**TASK DESCRIPTION:** Write out the data again in full, exactly as it reads.
— start DATASET RECORDS —
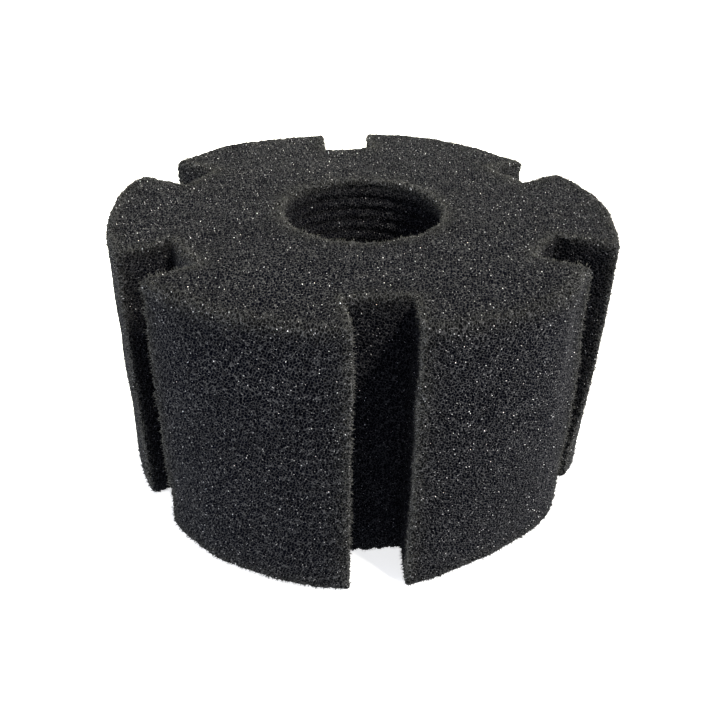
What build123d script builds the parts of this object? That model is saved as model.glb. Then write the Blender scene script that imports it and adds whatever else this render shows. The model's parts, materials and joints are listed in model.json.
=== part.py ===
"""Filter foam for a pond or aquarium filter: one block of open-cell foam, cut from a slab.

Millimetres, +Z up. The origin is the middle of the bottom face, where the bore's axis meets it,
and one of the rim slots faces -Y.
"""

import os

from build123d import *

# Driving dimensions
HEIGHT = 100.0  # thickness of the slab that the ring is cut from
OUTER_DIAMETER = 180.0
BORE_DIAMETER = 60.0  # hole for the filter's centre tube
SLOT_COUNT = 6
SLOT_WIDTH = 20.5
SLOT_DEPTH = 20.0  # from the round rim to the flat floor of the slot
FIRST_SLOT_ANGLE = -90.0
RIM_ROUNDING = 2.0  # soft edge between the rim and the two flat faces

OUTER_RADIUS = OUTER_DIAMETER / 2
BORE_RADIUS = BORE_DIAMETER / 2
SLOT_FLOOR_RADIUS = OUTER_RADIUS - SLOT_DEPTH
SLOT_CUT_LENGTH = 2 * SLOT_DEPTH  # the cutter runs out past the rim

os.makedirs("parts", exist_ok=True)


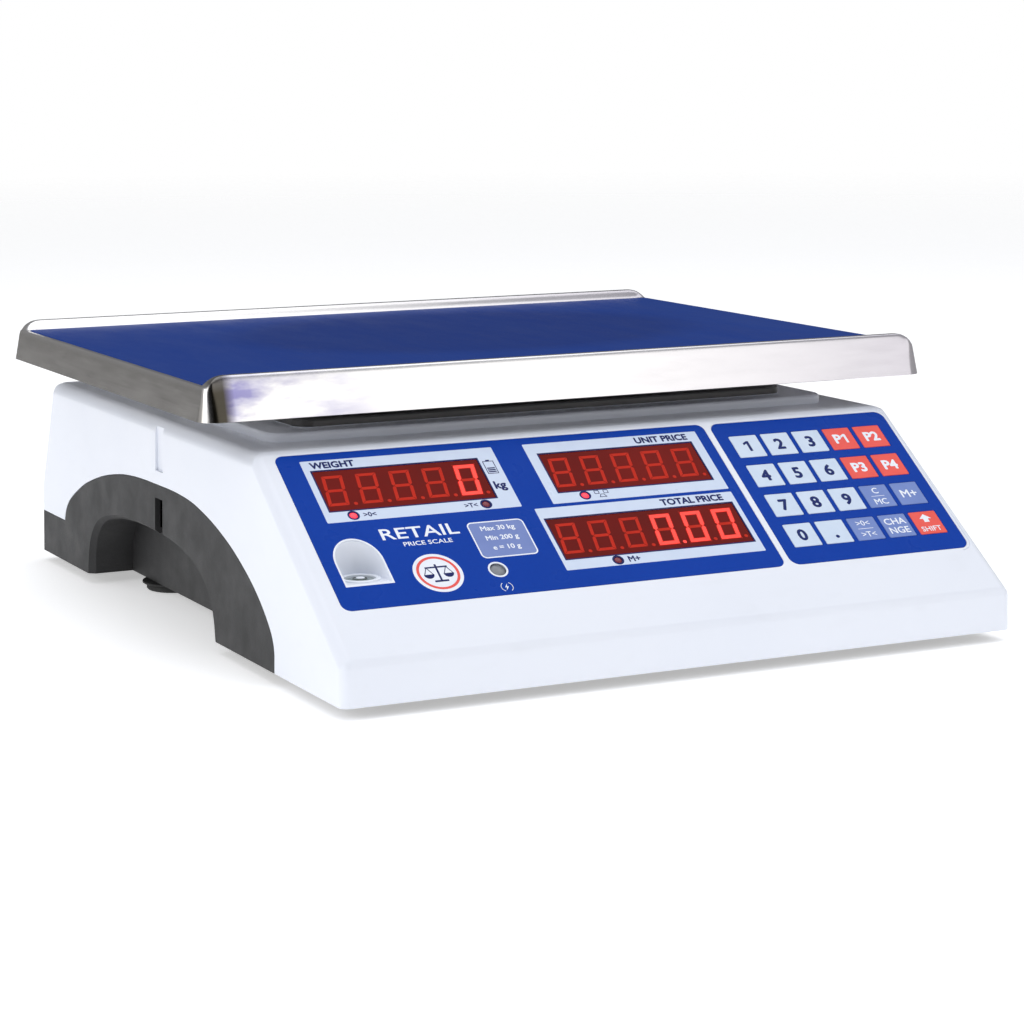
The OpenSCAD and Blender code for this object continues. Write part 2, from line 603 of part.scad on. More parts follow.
— end DATASET RECORDS —
**RESULT FOR THIS EXERCISE:**
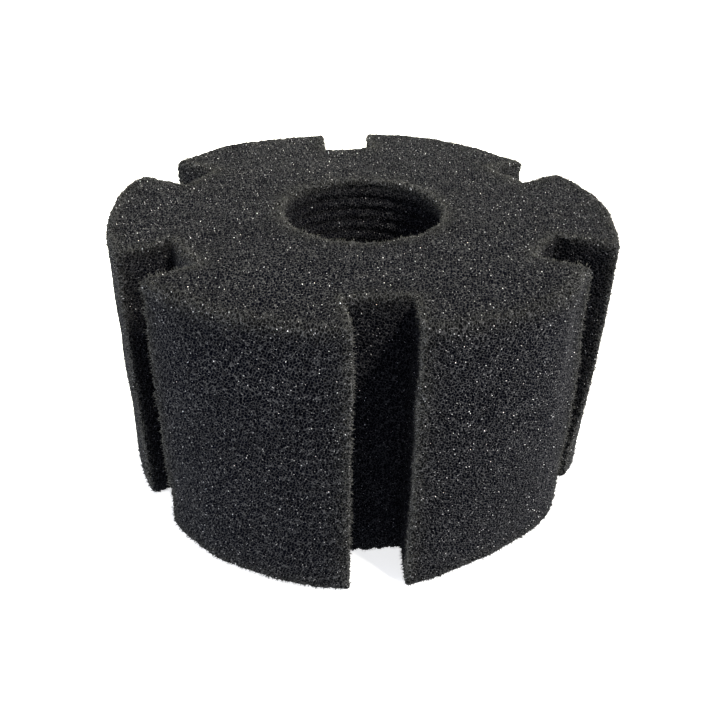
What build123d script builds the parts of this object? That model is saved as model.glb. Then write the Blender scene script that imports it and adds whatever else this render shows. The model's parts, materials and joints are listed in model.json.
=== part.py ===
"""Filter foam for a pond or aquarium filter: one block of open-cell foam, cut from a slab.

Millimetres, +Z up. The origin is the middle of the bottom face, where the bore's axis meets it,
and one of the rim slots faces -Y.
"""

import os

from build123d import *

# Driving dimensions
HEIGHT = 100.0  # thickness of the slab that the ring is cut from
OUTER_DIAMETER = 180.0
BORE_DIAMETER = 60.0  # hole for the filter's centre tube
SLOT_COUNT = 6
SLOT_WIDTH = 20.5
SLOT_DEPTH = 20.0  # from the round rim to the flat floor of the slot
FIRST_SLOT_ANGLE = -90.0
RIM_ROUNDING = 2.0  # soft edge between the rim and the two flat faces

OUTER_RADIUS = OUTER_DIAMETER / 2
BORE_RADIUS = BORE_DIAMETER / 2
SLOT_FLOOR_RADIUS = OUTER_RADIUS - SLOT_DEPTH
SLOT_CUT_LENGTH = 2 * SLOT_DEPTH  # the cutter runs out past the rim

os.makedirs("parts", exist_ok=True)


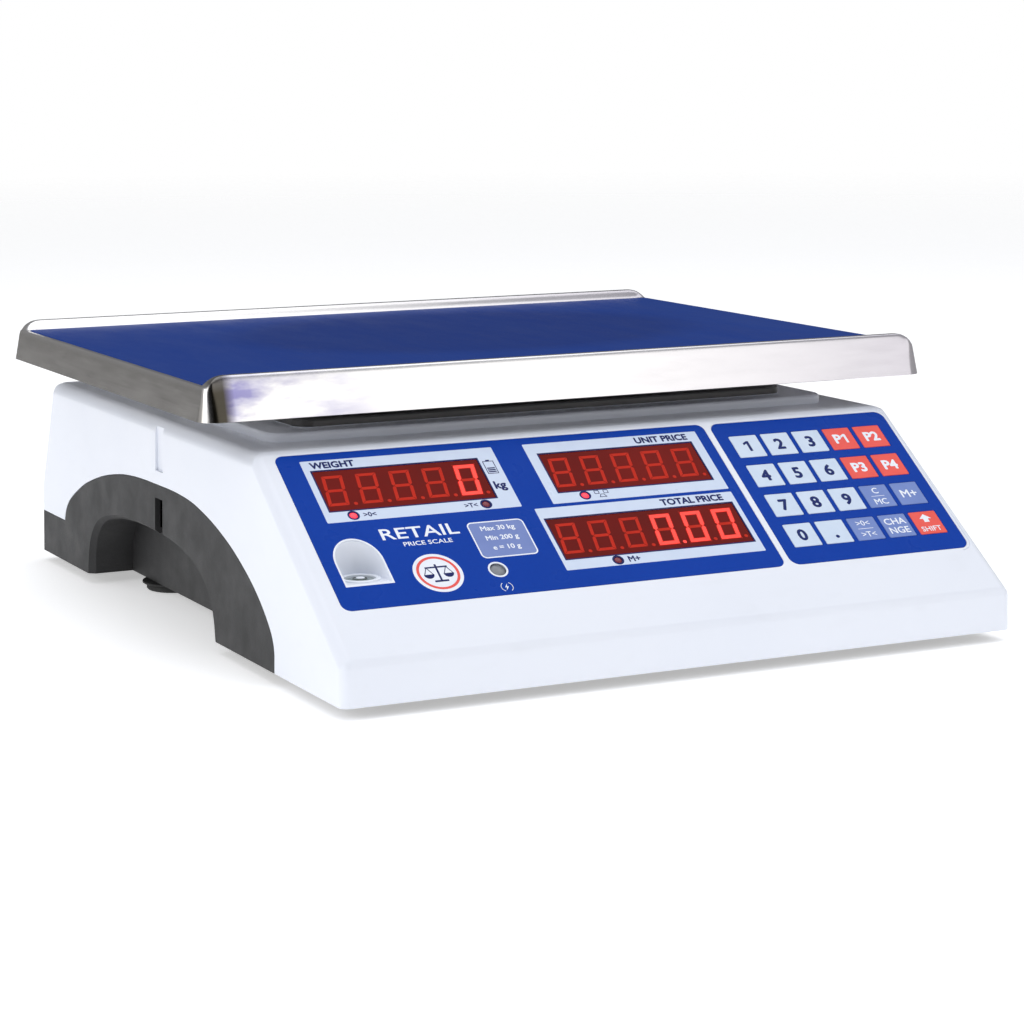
The OpenSCAD and Blender code for this object continues. Write part 2, from line 603 of part.scad on. More parts follow.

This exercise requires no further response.